Colloquium: How adolescents navigate uncertainty, with a little help from their friends

January 30, 2018
Upcoming colloquium "How adolescents navigate uncertainty, with a little help from their friends" on Monday, February 5 with Wouter van den Bos, visiting scholar from the Center for Adaptive Rationality, Max Planck Institute for Human Development, Berlin and the Department of Psychology, University of Amsterdam, Amsterdam.  We will meet in 3105 Tolman, 12:10-1:00pm.

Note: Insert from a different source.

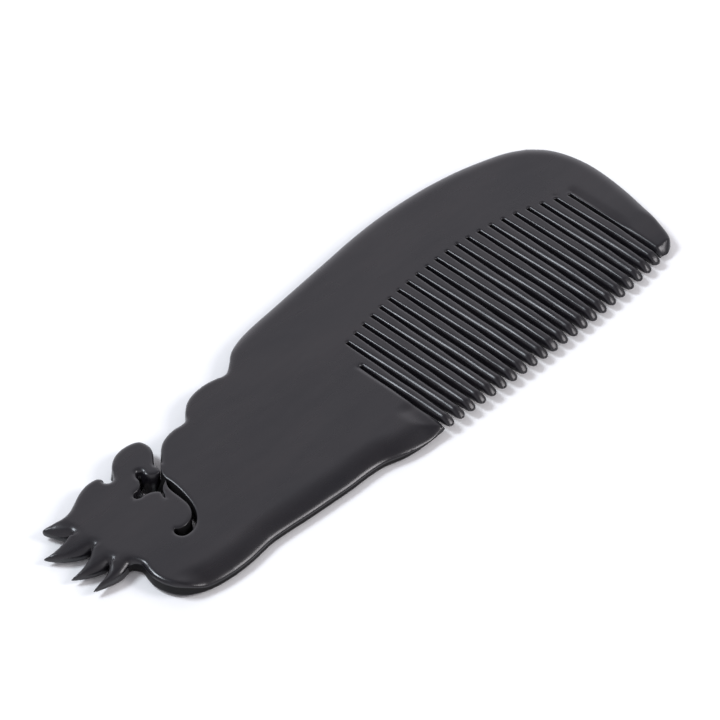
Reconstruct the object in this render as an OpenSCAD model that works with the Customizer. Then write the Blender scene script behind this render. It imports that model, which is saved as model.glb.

Despite the increased prevalence of adolescent risk-taking behavior in the real world, laboratory evidence of adolescent specific risk taking propensity remains scarce. In contrast with the lab, adolescents in the real world often have only incomplete information about risks. There is currently very little known about how adolescents make decisions under these uncertain conditions. To address this issue, we studied how adolescents search for information before make decisions. In a large behavioral study (N=105,ages 8-22) we found adolescents searched for less information before making a decision, were less averse of uncertainty, and made more risky decisions. In a follow up fMRI study, comparing adults (N=25, ages 18-25) and adolescents (N=30, ages 11-15), we used a Bayesian model to track the processes involved in learning probabilities and decision-making. Again, we found that adolescents were less skilled in learning probabilities and were more risk-seeking compared to adults. In addition, we find that adolescents reported level of confidence is less well calibrated to level of uncertainty associated with the stimuli. Finally, our results suggest that adults, but not adolescents, consistently take estimation uncertainty into account when making choices. This was supported our finding that the VMPFC is encoding the uncertainty in adults but not for the adolescents. Finally, I will present novel behavioral studies on how adolescents use social information to reduce uncertainty and guide their choices in uncertain environments.